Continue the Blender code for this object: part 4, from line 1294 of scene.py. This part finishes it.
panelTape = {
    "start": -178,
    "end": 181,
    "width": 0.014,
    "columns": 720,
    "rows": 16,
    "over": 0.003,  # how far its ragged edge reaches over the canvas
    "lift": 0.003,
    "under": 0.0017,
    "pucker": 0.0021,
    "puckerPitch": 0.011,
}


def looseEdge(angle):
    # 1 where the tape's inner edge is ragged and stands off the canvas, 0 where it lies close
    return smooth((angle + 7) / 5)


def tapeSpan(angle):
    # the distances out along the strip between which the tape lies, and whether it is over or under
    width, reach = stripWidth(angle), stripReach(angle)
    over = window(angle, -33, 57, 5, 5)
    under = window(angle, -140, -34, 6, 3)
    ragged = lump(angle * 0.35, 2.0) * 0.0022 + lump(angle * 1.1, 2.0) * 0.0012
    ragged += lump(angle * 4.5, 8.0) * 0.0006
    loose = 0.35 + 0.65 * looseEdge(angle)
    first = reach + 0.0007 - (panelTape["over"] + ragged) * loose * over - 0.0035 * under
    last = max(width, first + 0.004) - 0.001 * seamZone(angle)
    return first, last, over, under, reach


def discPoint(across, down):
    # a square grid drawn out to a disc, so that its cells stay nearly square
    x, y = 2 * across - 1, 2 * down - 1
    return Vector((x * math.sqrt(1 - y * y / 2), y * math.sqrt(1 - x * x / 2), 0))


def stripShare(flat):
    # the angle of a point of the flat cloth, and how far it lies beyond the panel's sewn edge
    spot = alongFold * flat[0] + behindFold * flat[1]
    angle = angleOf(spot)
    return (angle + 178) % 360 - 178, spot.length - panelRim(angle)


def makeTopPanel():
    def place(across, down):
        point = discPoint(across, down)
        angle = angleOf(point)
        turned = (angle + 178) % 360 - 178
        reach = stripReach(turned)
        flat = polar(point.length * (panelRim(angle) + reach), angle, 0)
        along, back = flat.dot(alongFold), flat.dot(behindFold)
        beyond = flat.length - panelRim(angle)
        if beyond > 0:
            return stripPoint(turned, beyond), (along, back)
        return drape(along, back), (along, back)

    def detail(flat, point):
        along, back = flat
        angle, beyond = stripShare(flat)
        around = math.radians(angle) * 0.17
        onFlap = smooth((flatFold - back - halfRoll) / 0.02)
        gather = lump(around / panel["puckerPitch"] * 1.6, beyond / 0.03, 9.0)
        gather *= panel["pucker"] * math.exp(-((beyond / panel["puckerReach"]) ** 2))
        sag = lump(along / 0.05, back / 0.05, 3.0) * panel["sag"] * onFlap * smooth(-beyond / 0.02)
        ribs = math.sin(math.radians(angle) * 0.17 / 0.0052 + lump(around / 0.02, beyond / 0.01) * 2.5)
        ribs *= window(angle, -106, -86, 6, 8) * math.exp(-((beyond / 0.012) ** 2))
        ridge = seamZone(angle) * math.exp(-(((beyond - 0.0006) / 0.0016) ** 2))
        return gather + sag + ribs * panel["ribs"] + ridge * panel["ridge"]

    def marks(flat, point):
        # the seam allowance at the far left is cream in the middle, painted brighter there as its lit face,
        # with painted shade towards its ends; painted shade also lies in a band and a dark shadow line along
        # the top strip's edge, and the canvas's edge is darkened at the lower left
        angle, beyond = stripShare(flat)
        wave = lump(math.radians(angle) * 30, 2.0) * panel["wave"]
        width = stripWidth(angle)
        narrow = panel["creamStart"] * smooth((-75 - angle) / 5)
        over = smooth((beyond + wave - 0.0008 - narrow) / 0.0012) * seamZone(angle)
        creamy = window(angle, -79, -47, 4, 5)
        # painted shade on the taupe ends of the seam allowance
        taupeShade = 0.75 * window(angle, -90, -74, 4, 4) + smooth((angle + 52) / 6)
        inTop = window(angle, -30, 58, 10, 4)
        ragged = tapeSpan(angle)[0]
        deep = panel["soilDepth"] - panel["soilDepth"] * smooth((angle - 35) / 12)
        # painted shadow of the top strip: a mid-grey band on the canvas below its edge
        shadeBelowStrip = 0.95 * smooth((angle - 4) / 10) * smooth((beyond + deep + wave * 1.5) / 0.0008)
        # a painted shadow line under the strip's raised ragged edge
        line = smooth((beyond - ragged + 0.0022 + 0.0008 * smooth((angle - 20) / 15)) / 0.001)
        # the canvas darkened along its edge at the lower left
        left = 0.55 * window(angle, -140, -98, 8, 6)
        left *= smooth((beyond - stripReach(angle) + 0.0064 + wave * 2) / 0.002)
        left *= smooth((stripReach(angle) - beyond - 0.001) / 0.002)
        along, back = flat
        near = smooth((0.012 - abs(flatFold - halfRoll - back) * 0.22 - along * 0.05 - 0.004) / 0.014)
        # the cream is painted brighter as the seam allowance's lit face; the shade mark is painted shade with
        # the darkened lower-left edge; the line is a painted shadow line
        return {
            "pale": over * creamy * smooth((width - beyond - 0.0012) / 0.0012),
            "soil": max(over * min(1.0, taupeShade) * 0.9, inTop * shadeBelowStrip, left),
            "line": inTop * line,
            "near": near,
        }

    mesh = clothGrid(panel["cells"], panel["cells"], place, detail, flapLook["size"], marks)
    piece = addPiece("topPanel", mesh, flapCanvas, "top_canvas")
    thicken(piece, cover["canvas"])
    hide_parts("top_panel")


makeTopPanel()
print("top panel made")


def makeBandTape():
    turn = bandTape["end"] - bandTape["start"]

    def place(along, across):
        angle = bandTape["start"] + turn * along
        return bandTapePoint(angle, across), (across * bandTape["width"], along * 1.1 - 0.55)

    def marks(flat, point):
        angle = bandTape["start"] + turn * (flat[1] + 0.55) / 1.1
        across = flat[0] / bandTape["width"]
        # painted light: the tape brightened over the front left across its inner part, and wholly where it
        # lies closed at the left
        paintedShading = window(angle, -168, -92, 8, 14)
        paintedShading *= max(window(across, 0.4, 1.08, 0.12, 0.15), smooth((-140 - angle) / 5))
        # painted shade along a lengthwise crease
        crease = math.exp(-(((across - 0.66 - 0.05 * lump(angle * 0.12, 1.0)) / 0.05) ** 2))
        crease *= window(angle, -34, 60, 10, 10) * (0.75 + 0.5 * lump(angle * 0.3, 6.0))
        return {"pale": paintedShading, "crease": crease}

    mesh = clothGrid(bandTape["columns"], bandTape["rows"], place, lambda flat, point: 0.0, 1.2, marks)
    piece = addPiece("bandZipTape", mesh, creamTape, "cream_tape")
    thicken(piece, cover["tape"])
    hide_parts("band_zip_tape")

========

- [The problem]
Using the data above, reproduce every line exactly.

- [Solution]
Continue the Blender code for this object: part 4, from line 1294 of scene.py. This part finishes it.
panelTape = {
    "start": -178,
    "end": 181,
    "width": 0.014,
    "columns": 720,
    "rows": 16,
    "over": 0.003,  # how far its ragged edge reaches over the canvas
    "lift": 0.003,
    "under": 0.0017,
    "pucker": 0.0021,
    "puckerPitch": 0.011,
}


def looseEdge(angle):
    # 1 where the tape's inner edge is ragged and stands off the canvas, 0 where it lies close
    return smooth((angle + 7) / 5)


def tapeSpan(angle):
    # the distances out along the strip between which the tape lies, and whether it is over or under
    width, reach = stripWidth(angle), stripReach(angle)
    over = window(angle, -33, 57, 5, 5)
    under = window(angle, -140, -34, 6, 3)
    ragged = lump(angle * 0.35, 2.0) * 0.0022 + lump(angle * 1.1, 2.0) * 0.0012
    ragged += lump(angle * 4.5, 8.0) * 0.0006
    loose = 0.35 + 0.65 * looseEdge(angle)
    first = reach + 0.0007 - (panelTape["over"] + ragged) * loose * over - 0.0035 * under
    last = max(width, first + 0.004) - 0.001 * seamZone(angle)
    return first, last, over, under, reach


def discPoint(across, down):
    # a square grid drawn out to a disc, so that its cells stay nearly square
    x, y = 2 * across - 1, 2 * down - 1
    return Vector((x * math.sqrt(1 - y * y / 2), y * math.sqrt(1 - x * x / 2), 0))


def stripShare(flat):
    # the angle of a point of the flat cloth, and how far it lies beyond the panel's sewn edge
    spot = alongFold * flat[0] + behindFold * flat[1]
    angle = angleOf(spot)
    return (angle + 178) % 360 - 178, spot.length - panelRim(angle)


def makeTopPanel():
    def place(across, down):
        point = discPoint(across, down)
        angle = angleOf(point)
        turned = (angle + 178) % 360 - 178
        reach = stripReach(turned)
        flat = polar(point.length * (panelRim(angle) + reach), angle, 0)
        along, back = flat.dot(alongFold), flat.dot(behindFold)
        beyond = flat.length - panelRim(angle)
        if beyond > 0:
            return stripPoint(turned, beyond), (along, back)
        return drape(along, back), (along, back)

    def detail(flat, point):
        along, back = flat
        angle, beyond = stripShare(flat)
        around = math.radians(angle) * 0.17
        onFlap = smooth((flatFold - back - halfRoll) / 0.02)
        gather = lump(around / panel["puckerPitch"] * 1.6, beyond / 0.03, 9.0)
        gather *= panel["pucker"] * math.exp(-((beyond / panel["puckerReach"]) ** 2))
        sag = lump(along / 0.05, back / 0.05, 3.0) * panel["sag"] * onFlap * smooth(-beyond / 0.02)
        ribs = math.sin(math.radians(angle) * 0.17 / 0.0052 + lump(around / 0.02, beyond / 0.01) * 2.5)
        ribs *= window(angle, -106, -86, 6, 8) * math.exp(-((beyond / 0.012) ** 2))
        ridge = seamZone(angle) * math.exp(-(((beyond - 0.0006) / 0.0016) ** 2))
        return gather + sag + ribs * panel["ribs"] + ridge * panel["ridge"]

    def marks(flat, point):
        # the seam allowance at the far left is cream in the middle, painted brighter there as its lit face,
        # with painted shade towards its ends; painted shade also lies in a band and a dark shadow line along
        # the top strip's edge, and the canvas's edge is darkened at the lower left
        angle, beyond = stripShare(flat)
        wave = lump(math.radians(angle) * 30, 2.0) * panel["wave"]
        width = stripWidth(angle)
        narrow = panel["creamStart"] * smooth((-75 - angle) / 5)
        over = smooth((beyond + wave - 0.0008 - narrow) / 0.0012) * seamZone(angle)
        creamy = window(angle, -79, -47, 4, 5)
        # painted shade on the taupe ends of the seam allowance
        taupeShade = 0.75 * window(angle, -90, -74, 4, 4) + smooth((angle + 52) / 6)
        inTop = window(angle, -30, 58, 10, 4)
        ragged = tapeSpan(angle)[0]
        deep = panel["soilDepth"] - panel["soilDepth"] * smooth((angle - 35) / 12)
        # painted shadow of the top strip: a mid-grey band on the canvas below its edge
        shadeBelowStrip = 0.95 * smooth((angle - 4) / 10) * smooth((beyond + deep + wave * 1.5) / 0.0008)
        # a painted shadow line under the strip's raised ragged edge
        line = smooth((beyond - ragged + 0.0022 + 0.0008 * smooth((angle - 20) / 15)) / 0.001)
        # the canvas darkened along its edge at the lower left
        left = 0.55 * window(angle, -140, -98, 8, 6)
        left *= smooth((beyond - stripReach(angle) + 0.0064 + wave * 2) / 0.002)
        left *= smooth((stripReach(angle) - beyond - 0.001) / 0.002)
        along, back = flat
        near = smooth((0.012 - abs(flatFold - halfRoll - back) * 0.22 - along * 0.05 - 0.004) / 0.014)
        # the cream is painted brighter as the seam allowance's lit face; the shade mark is painted shade with
        # the darkened lower-left edge; the line is a painted shadow line
        return {
            "pale": over * creamy * smooth((width - beyond - 0.0012) / 0.0012),
            "soil": max(over * min(1.0, taupeShade) * 0.9, inTop * shadeBelowStrip, left),
            "line": inTop * line,
            "near": near,
        }

    mesh = clothGrid(panel["cells"], panel["cells"], place, detail, flapLook["size"], marks)
    piece = addPiece("topPanel", mesh, flapCanvas, "top_canvas")
    thicken(piece, cover["canvas"])
    hide_parts("top_panel")


makeTopPanel()
print("top panel made")


def makeBandTape():
    turn = bandTape["end"] - bandTape["start"]

    def place(along, across):
        angle = bandTape["start"] + turn * along
        return bandTapePoint(angle, across), (across * bandTape["width"], along * 1.1 - 0.55)

    def marks(flat, point):
        angle = bandTape["start"] + turn * (flat[1] + 0.55) / 1.1
        across = flat[0] / bandTape["width"]
        # painted light: the tape brightened over the front left across its inner part, and wholly where it
        # lies closed at the left
        paintedShading = window(angle, -168, -92, 8, 14)
        paintedShading *= max(window(across, 0.4, 1.08, 0.12, 0.15), smooth((-140 - angle) / 5))
        # painted shade along a lengthwise crease
        crease = math.exp(-(((across - 0.66 - 0.05 * lump(angle * 0.12, 1.0)) / 0.05) ** 2))
        crease *= window(angle, -34, 60, 10, 10) * (0.75 + 0.5 * lump(angle * 0.3, 6.0))
        return {"pale": paintedShading, "crease": crease}

    mesh = clothGrid(bandTape["columns"], bandTape["rows"], place, lambda flat, point: 0.0, 1.2, marks)
    piece = addPiece("bandZipTape", mesh, creamTape, "cream_tape")
    thicken(piece, cover["tape"])
    hide_parts("band_zip_tape")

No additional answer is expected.